In fact, Xi had outlined an ambitious reform agenda in 2013, calling for market forces "to play a decisive role." The progress on plans to further open financial and service markets and increase privatization of state sectors, however, has been mixed at best. Despite limited steps taken to liberalize currency and stock markets, broader changes to the financial system ran up against bureaucratic and regulatory walls. Likewise, instead of real corporatization, the attempts to restructure state-owned enterprises have instead focused on strengthening the businesses and the Communist Party's hold over them. Other issues yet to be effectively tackled include boosting the service sector and domestic consumption, addressing lagging land reforms and industrial production cuts, and more critically, managing a strained business environment for the country's private business.

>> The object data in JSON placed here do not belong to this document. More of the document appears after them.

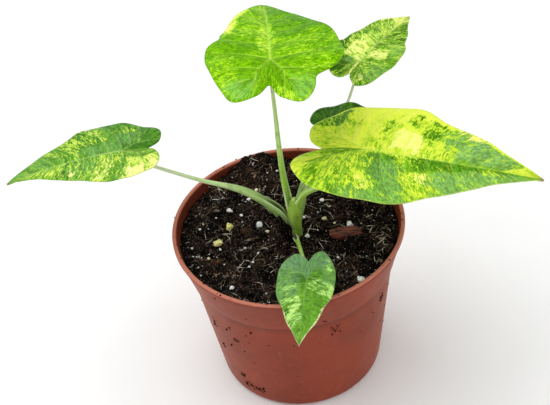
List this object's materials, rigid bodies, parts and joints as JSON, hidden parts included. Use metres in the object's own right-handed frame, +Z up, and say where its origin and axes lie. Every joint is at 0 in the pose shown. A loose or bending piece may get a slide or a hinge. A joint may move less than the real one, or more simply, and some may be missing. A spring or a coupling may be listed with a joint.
{
  "type": "potted variegated alocasia gageana",
  "caption": "Young potted aroid with lime and green variegated heart-shaped leaves on long stalks, in a tapered terracotta-coloured nursery pot of soil.",
  "frame": {"origin": "middle of the pot's underside, on the surface that it stands on", "axes": "+Z up, +Y away from the front, +X to the right seen from the front"},
  "size_m": [0.255, 0.1715, 0.1923],
  "materials": {
    "pot_plastic": "thin moulded terracotta-coloured plastic with a soft sheen",
    "potting_soil": "moist dark peat and coir with fibres and perlite",
    "stem": "smooth green stem",
    "stalk": "smooth pale green leaf stalk",
    "leaf_bright_green": "soft satin leaf with fine lime flecks",
    "leaf_lime": "satin leaf in lime yellow with green streaks",
    "leaf_mottled": "satin leaf mottled in greens and cream",
    "leaf_dark_green": "satin dark green leaf",
    "feed_grain": "dull yellow grain",
    "perlite": "porous white grain",
    "bark": "rough reddish-brown bark"
  },
  "bodies": {
    "root": {"pot": "pot_plastic", "soil": "potting_soil", "crown_and_roots": "stem", "stalk_top": "stalk", "stalk_right": "stalk", "stalk_left": "stalk", "stalk_back": "stalk", "stalk_dark": "stalk", "stalk_front": "stalk", "blade_top": "leaf_bright_green", "blade_right": "leaf_lime", "blade_left": "leaf_mottled", "blade_back": "leaf_mottled", "blade_dark": "leaf_dark_green", "blade_front": "leaf_mottled", "feed_grain_front": "feed_grain", "feed_grain_back": "feed_grain", "perlite_left": "perlite", "perlite_middle": "perlite", "perlite_crown": "perlite", "perlite_right": "perlite", "perlite_front": "perlite", "bark_chip": "bark"}
  },
  "joints": []
}
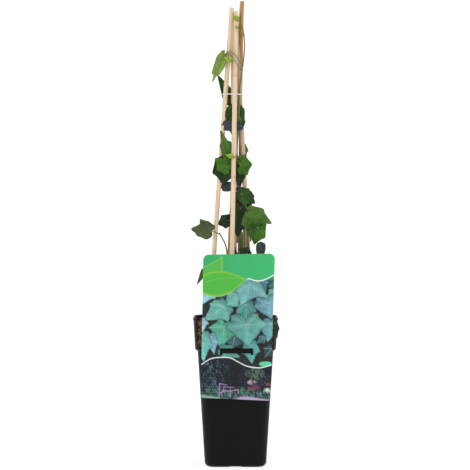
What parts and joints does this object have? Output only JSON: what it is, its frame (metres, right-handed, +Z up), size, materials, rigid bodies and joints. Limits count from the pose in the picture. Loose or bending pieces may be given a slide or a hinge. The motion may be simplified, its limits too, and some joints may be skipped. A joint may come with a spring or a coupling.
{
  "type": "potted climbing ivy",
  "caption": "Climbing ivy tied to a tepee of bamboo canes in a square nursery pot with a hung care label; stands on its flat base.",
  "frame": {"origin": "middle of the pot's base, on the surface that it stands on", "axes": "+Z up, along the canes; the label faces -Y; +X is to the right as seen from the label's side"},
  "size_m": [0.1101, 0.1112, 0.5973],
  "materials": {
    "black_plastic": "satin moulded",
    "printed_plastic": "printed sheet",
    "compost": "loose, fibrous",
    "pale_bamboo": "smooth bamboo",
    "brown_bamboo": "smooth bamboo",
    "white_elastic": "satin",
    "green_stem": "thin bark",
    "leaf_dark": "waxy",
    "leaf_mid": "waxy",
    "leaf_bright": "waxy",
    "leaf_young": "soft",
    "leaf_grey": "waxy, seen by its sheen"
  },
  "bodies": {
    "root": {"cane_back": "brown_bamboo", "cane_front": "pale_bamboo", "cane_left": "pale_bamboo", "cane_right": "pale_bamboo", "cane_tie": "white_elastic", "compost": "compost", "label": "printed_plastic", "leaf_above_tie": "leaf_dark", "leaf_back_centre": "leaf_bright", "leaf_back_left": "leaf_mid", "leaf_back_low": "leaf_dark", "leaf_back_mid": "leaf_dark", "leaf_back_right": "leaf_dark", "leaf_back_top": "leaf_dark", "leaf_back_upper_left": "leaf_mid", "leaf_back_upper_right": "leaf_bright", "leaf_behind_label": "leaf_dark", "leaf_broad_right": "leaf_bright", "leaf_dark_centre": "leaf_dark", "leaf_dark_left": "leaf_dark", "leaf_dark_right": "leaf_dark", "leaf_far_left": "leaf_mid", "leaf_glossy_left": "leaf_dark", "leaf_glossy_right": "leaf_bright", "leaf_grey_band": "leaf_grey", "leaf_grey_right": "leaf_grey", "leaf_hanging": "leaf_mid", "leaf_label_left": "leaf_mid", "leaf_lobed_left": "leaf_bright", "leaf_long_left": "leaf_mid", "leaf_low_front": "leaf_dark", "leaf_low_left": "leaf_dark", "leaf_low_right": "leaf_mid", "leaf_lower_mid": "leaf_mid", "leaf_lower_right": "leaf_dark", "leaf_over_rim": "leaf_dark", "leaf_sheen_band": "leaf_grey", "leaf_side_right": "leaf_mid", "leaf_small_dark": "leaf_dark", "leaf_tip": "leaf_young", "leaf_top_bud": "leaf_young", "leaf_upper_mid": "leaf_dark", "leaf_vivid_right": "leaf_bright", "leaf_young_left": "leaf_bright", "leaf_young_mid": "leaf_young", "pot": "black_plastic", "stem_back": "green_stem", "stem_left": "green_stem", "stem_main": "green_stem", "stem_right_brown": "green_stem", "stem_right_dark": "green_stem", "stem_right_olive": "green_stem"}
  },
  "joints": []
}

The economic and political reconsolidation that is taking shape does not mean China is moving away from reform. In fact, it can be argued that it will result in power structures that can more effectively ease the pain of and resistance to further economic reform, a development many had expected as Xi entered his second term. And while Xi might see such consolidation as a critical component of the country's economic restructuring, he also understands that the factors that drive future Chinese development will rest largely outside the state's control. The success of the efforts to correct problems spawned by decades of opening up is neither guaranteed, nor is it free of risk. And one of the biggest risks to Xi and the Party is that if the consolidation strategy does not produce tangible results, it could prove a critical vulnerability to both at a time of sustained economic cooling.